Below is a table showing the relationship between Platonic percent changes, midpoint percent changes and earthly percent changes. In financial terms, one can think of earthly percentage changes as “continuously compounded” versions of Platonic percent changes. Here is the Excel file I used to construct this table that will give you the formulas I used if you want to see them.  

There are at least two things to point out in this table:

  1. When the percent changes are small, all three concepts are fairly close, but the midpoint percent change is much closer to the Platonic (logarithmic) percent change.

  2. A 70% Platonic percent change is very close to being a doubling–which would be a 100% earthly percent change. This is where the “rule of 70” comes from. (Greg Mankiw talks about the rule of 70 on page 180 of Brief Principles of Macroeconomics.) The rule of 70 is a reflection of the natural logarithm of 2 being equal to approximately .7 = 70%. Similarly, a 140% Platonic percent change is basically two doublings–that is, it is close to multiplying X by a factor of 4; and a 210% Platonic percent change is basically three doublings–that is, it is close to multiplying X by a factor of 8.

Let’s look at negative percent changes as well. Here is the table for how the different concepts of negative percent changes compare:

A key point to make is that with both Platonic (logarithmic) percent changes and midpoint percent changes, equal sized changes of opposite direction cancel each other out. For example, a +50% Platonic percent change, followed by a -50% Platonic percent change, would leave things back where they started. This is true for a +50% midpoint percent change, followed by a -50% midpoint percent change. But, starting from X, a 50% earthly percent change leads to 1.5 X. Following that by a -50% earthly percent change leads to a result of .75 X, which is not at all where things started. This is a very ugly feature of earthly percent changes. That ugliness is one good reason to rise up to the Platonic level, or at least the midpoint level.

Continuous-Time Growth Rates. There are many wonderful things about Platonic percent changes that I can’t go into without breaking my resolve to keep the equation count down. But one of the most wonderful is that to find a growth rate one only has to divide by the time that has elapsed between Xbefore and Xafter. That is, as long as one is using the Platonic percent change %ΔX=log(Xafter)-log(Xbefore),

%ΔX / [time elapsed] = growth rate.

The growth rate here is technically called a “continuous-time growth rate.” The continuous-time growth rate is not only very useful, it is a thing of great beauty.

Update on How the Different Concepts of Percent Change Relate to Each Other.  One of my students asked about how the different percent change concepts relate to each other.

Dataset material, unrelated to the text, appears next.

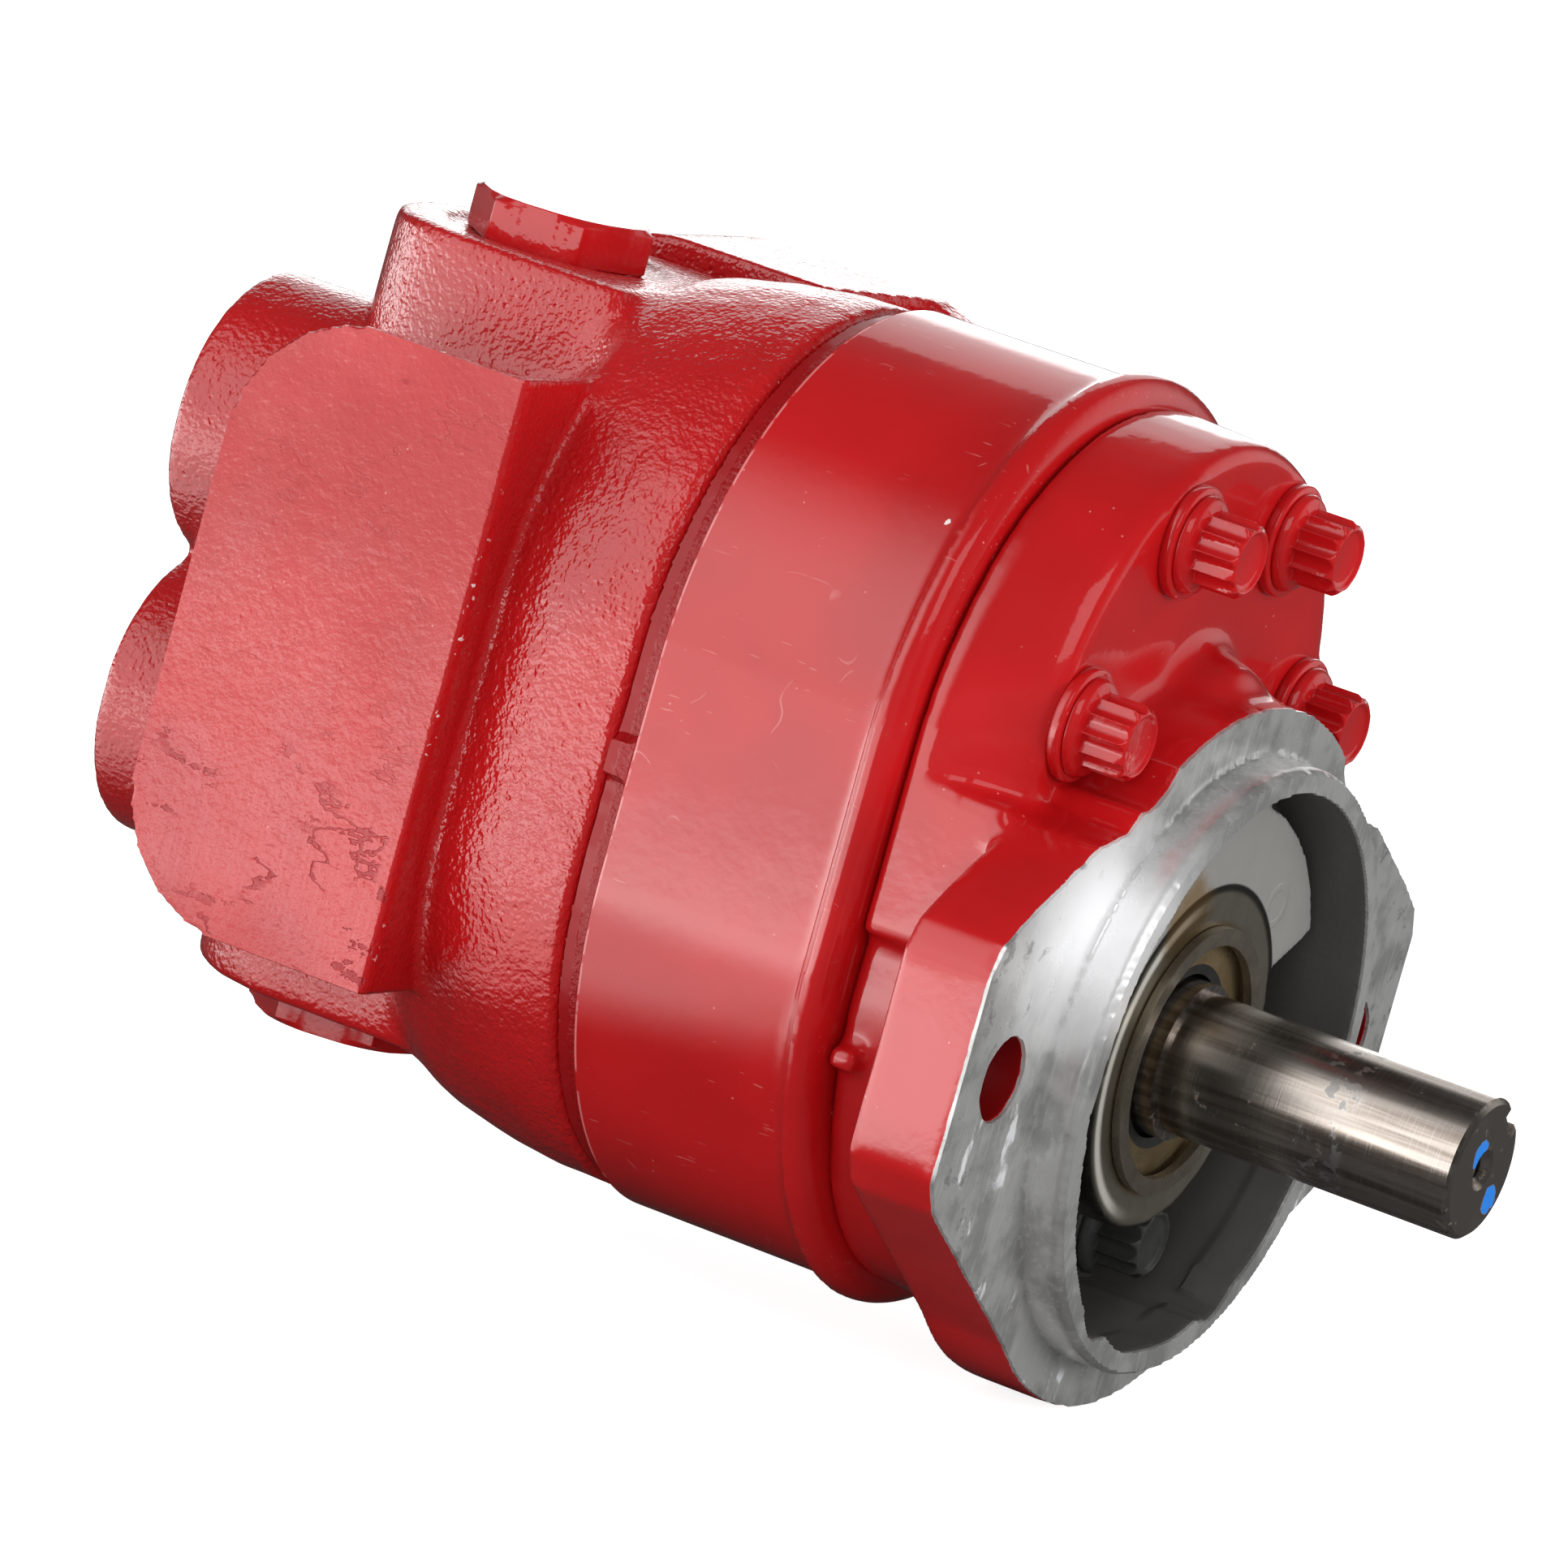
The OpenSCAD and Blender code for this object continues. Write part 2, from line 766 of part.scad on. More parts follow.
module valve_plug_seal(seat_z, face_z) {
    dir = sign(face_z - seat_z);
    rise = abs(face_z - seat_z) - spotface_depth;
    color("black") valve_turned(seat_z, dir)
        translate([plug_thread_r, rise - plug_seal_t - 0.1])
            square([plug_seal_r - plug_thread_r, plug_seal_t]);
}

// A cone-nosed poppet; its nose closes the hole in the seat
module valve_poppet(seat_z, dir) {
    color("silver") valve_turned(seat_z, dir)
        polygon([[0, 0.3], [1.9, 0.3], [3.4, 1.8], [poppet_r, 1.8], [poppet_r, 4],
            [3, 4], [3, poppet_l], [0, poppet_l]]);
}

module valve_seat(seat_z, dir) {
    color("silver") valve_turned(seat_z, dir)
        polygon([[seat_hole_r, -seat_t], [valve_bore_r, -seat_t], [valve_bore_r, 0.9],
            [3.6, 0.9], [seat_hole_r, -0.1]]);
}

// The spring, as one ring for each coil joined by short posts
module valve_spring(seat_z, face_z) {
    dir = sign(face_z - seat_z);
    from = 4 + spring_room;
    to = abs(face_z - seat_z) - spotface_depth - plug_bore_l + 5.5 - spring_room;
    pitch = (to - from - 2 * spring_wire_r) / spring_coils;
    color("gray") {
        valve_turned(seat_z, dir)
            for (i = [0 : spring_coils])
                translate([spring_r, from + spring_wire_r + i * pitch]) circle(spring_wire_r, $fn = 24);
        translate([0, valve_y, seat_z]) mirror([0, 0, dir > 0 ? 0 : 1])
            for (i = [0 : spring_coils - 1])
                rotate(180 * i) translate([spring_r, 0, from + spring_wire_r + i * pitch])
                    cylinder(h = pitch, r = spring_wire_r * 0.8, $fn = 24);
    }
}

module top_valve_plug() {
    valve_plug(top_seat_z, top_face, top_plug_flats, top_head_h, 41);
}

module top_plug_seal() {
    valve_plug_seal(top_seat_z, top_face);
}

module top_valve_spring() {
    valve_spring(top_seat_z, top_face);
}

module top_valve_poppet() {
    valve_poppet(top_seat_z, 1);
}

module top_valve_seat() {
    valve_seat(top_seat_z, 1);
}

module bottom_valve_plug() {
    valve_plug(bottom_seat_z, bottom_face, bottom_plug_flats, bottom_head_h, 46);
}

module bottom_plug_seal() {
    valve_plug_seal(bottom_seat_z, bottom_face);
}

module bottom_valve_spring() {
    valve_spring(bottom_seat_z, bottom_face);
}

module bottom_valve_poppet() {
    valve_poppet(bottom_seat_z, -1);
}

module bottom_valve_seat() {
    valve_seat(bottom_seat_z, -1);
}

front_housing();
gear_housing();
rear_casting();
lobe_screws();
cavity_screws();
lobe_washers();
cavity_washers();
drive_shaft();
drive_gear();
idler_shaft();
idler_gear();
drive_front_bush();
drive_rear_bush();
idler_front_bush();
idler_rear_bush();
front_wear_plate();
rear_wear_plate();
front_plate_seal();
rear_plate_seal();
front_body_seal();
rear_body_seal();
dowel_pins();
shaft_seal_case();
shaft_seal_lip();
seal_snap_ring();
top_valve_plug();
top_plug_seal();
top_valve_spring();
top_valve_poppet();
top_valve_seat();
bottom_valve_plug();
bottom_plug_seal();
bottom_valve_spring();
bottom_valve_poppet();
bottom_valve_seat();
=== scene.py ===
import itertools
import json
import math

import bmesh
import bpy
import numpy as np
from mathutils import Matrix, Vector


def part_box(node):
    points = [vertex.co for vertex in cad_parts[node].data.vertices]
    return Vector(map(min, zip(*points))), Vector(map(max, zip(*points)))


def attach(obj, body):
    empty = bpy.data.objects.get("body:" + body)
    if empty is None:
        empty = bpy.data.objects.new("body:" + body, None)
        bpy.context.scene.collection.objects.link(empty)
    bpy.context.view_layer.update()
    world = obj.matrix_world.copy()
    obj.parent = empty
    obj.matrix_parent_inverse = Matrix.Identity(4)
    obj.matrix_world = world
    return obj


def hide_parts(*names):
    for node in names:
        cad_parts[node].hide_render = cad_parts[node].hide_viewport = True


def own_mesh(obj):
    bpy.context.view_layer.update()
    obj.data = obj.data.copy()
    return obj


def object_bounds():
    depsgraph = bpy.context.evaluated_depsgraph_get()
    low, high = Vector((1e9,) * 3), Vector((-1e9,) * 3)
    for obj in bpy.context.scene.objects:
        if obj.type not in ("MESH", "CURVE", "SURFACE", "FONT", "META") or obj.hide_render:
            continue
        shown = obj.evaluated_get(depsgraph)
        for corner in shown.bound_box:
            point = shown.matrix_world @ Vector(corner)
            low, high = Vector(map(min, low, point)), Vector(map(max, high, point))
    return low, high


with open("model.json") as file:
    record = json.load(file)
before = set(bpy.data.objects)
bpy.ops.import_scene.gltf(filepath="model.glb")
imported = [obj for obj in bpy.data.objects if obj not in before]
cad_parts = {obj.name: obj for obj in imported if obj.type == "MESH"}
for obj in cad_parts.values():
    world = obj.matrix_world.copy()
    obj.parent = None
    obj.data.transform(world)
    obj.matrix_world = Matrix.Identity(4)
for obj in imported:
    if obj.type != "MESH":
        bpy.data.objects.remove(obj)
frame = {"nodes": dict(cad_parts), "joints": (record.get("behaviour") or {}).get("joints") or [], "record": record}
cad_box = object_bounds()

MM = 0.001

# ---- Places taken from the CAD, in millimetres ----


def corners(node):
    """A CAD node's lowest and highest corner, in millimetres."""
    return [Vector(corner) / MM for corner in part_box(node)]


joints = {j["name"]: j for j in frame["joints"]}
IDLER_Z = joints["idler_spin"]["pos_m"][2] / MM
drum_low, drum_high = corners("gear_housing")
DRUM_FRONT = drum_low.y
DRUM_REAR = corners("rear_casting")[0].y
BEAD_R = drum_high.x
BEAD_HEIGHT = 1.6
DRUM_R = BEAD_R - BEAD_HEIGHT
ARC_LOW = drum_low.z + BEAD_R
ARC_HIGH = drum_high.z - BEAD_R
PAD_X = corners("rear_casting")[1].x
PORT_FACE = corners("rear_casting")[1].y
VALVE_Y = (corners("top_plug_seal")[0].y + corners("top_plug_seal")[1].y) / 2
PILOT_FRONT = corners("front_housing")[0].y
SHAFT_END = corners("drive_shaft")[0].y
WASHER_FRONT = corners("lobe_washers")[0].y
SCREW_SEAT = corners("lobe_washers")[1].y
HEAD_TOP = corners("lobe_screws")[0].y
SCREW_END = corners("lobe_screws")[1].y
MOUNTS = {m["name"]: m for m in frame["record"]["mounts"]}
PILOT_R = MOUNTS["pilot"]["dims"]["r_mm"]
MOUNT_X = MOUNTS["mounting_holes"]["dims"]["spacing_x_mm"] / 2
SLOTS = {part["node"]: part["material_slot"] for part in frame["record"]["subparts"]}

# The recess inside the pilot ring, the side pads' front walls and the top boss's half width
CAVITY_R = 38
WALL_Y = 90.5
BOSS_X = 21.5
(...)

For that, I need some equations. And I need “exp” which is the opposite of the natural logarithm “log.” Taking the function exp(X) is the same as taking e, (a number that is famous among mathematicians and equal to 2.718…) to the power X. For the equations below, it is crucial to treat % as another name for 1/100, so that, for example, 5% is the same thing as .05.  

Earthly percent changes are the most familiar. Almost anyone other than an economist who talks about percent changes is talking about earthly percent changes. Most of you learned about earthly percent changes in elementary school. So let me first write down how to get from the earthly percent change to the Platonic and midpoint percent changes. (I won’t try to prove these equations here, just state them.) 

Platonic = log(1 + earthly)

midpoint = 2 earthly/(2 + earthly)

 If you are trying to figure out the effects of continuously compounded interest, or the effects of some other continuous-time growth rate, you will want to be able go from Platonic percent changes–which come straight from multiplying the growth rate by the amount of elapsed time–to earthly percent changes. For good measure, I will include the formula for midpoint percent changes as well:

earthly = exp(Platonic) - 1 

midpoint = 2 {exp(Platonic) - 1}/{exp(Platonic) + 1}

I found the function giving the midpoint percent change as a function of the Platonic percent change quite intriguing. For one thing, when I changed signs and put “-Platonic” in the place where you see “Platonic” on the right-hand side of the equation the result equal to -midpoint. When switching the sign of the argument (the inside thing: Platonic) just switches the sign of the overall expression, mathematicians call it an “odd” function (“odd” as in “odd and even” not “odd” as in “strange”). The meaning of this function being odd is that Platonic and midpoint percent changes map into each other the same way for negative changes as for positive changes.  (That isn’t true at all for the earthly percent changes.) The other intriguing thing about the function giving the midpoint percent change as a function of the Platonic percent change is how close it is to giving back the same number. To a fourth-order (the squared term and the fourth power term are zero), the approximation for the function is this:

midpoint=Platonic - (Platonic cubed/12) + (5th power and higher terms) 

Finally, let me give the equations to go from the midpoint percent change to the Platonic and the     

earthly = 2 midpoint/(2-midpoint)

Platonic = log(2+midpoint) - log(2-midpoint)

             = log(1+{midpoint/2} ) - log(1-{midpoint/2})

The expression for Platonic percent changes in terms of midpoint percent changes has such a beautiful symmetry that its “oddness” is clear. Since I know the way to approximate natural logarithms to as high an order as I want (and I am not special in this), I can give the approximation for Platonic percent changes in terms of powers of midpoint percent changes as follows:

Platonic = midpoint + (midpoint cubed)/12

                   + (midpoint to the fifth power)/80

                   + (midpoint to the seventh power)/448

                   + (9th and higher order terms).

The bottom line is that for even medium-sized percent changes (say 30%), the Platonic percent change is quite close to the midpoint percent change–something the tables above show. By the time the Platonic percent changes and midpoint percent changes start to diverge from each other in any worrisome way, the rule of 70 that makes a 70% Platonic percent change close to equivalent to a doubling starts to kick in to help out.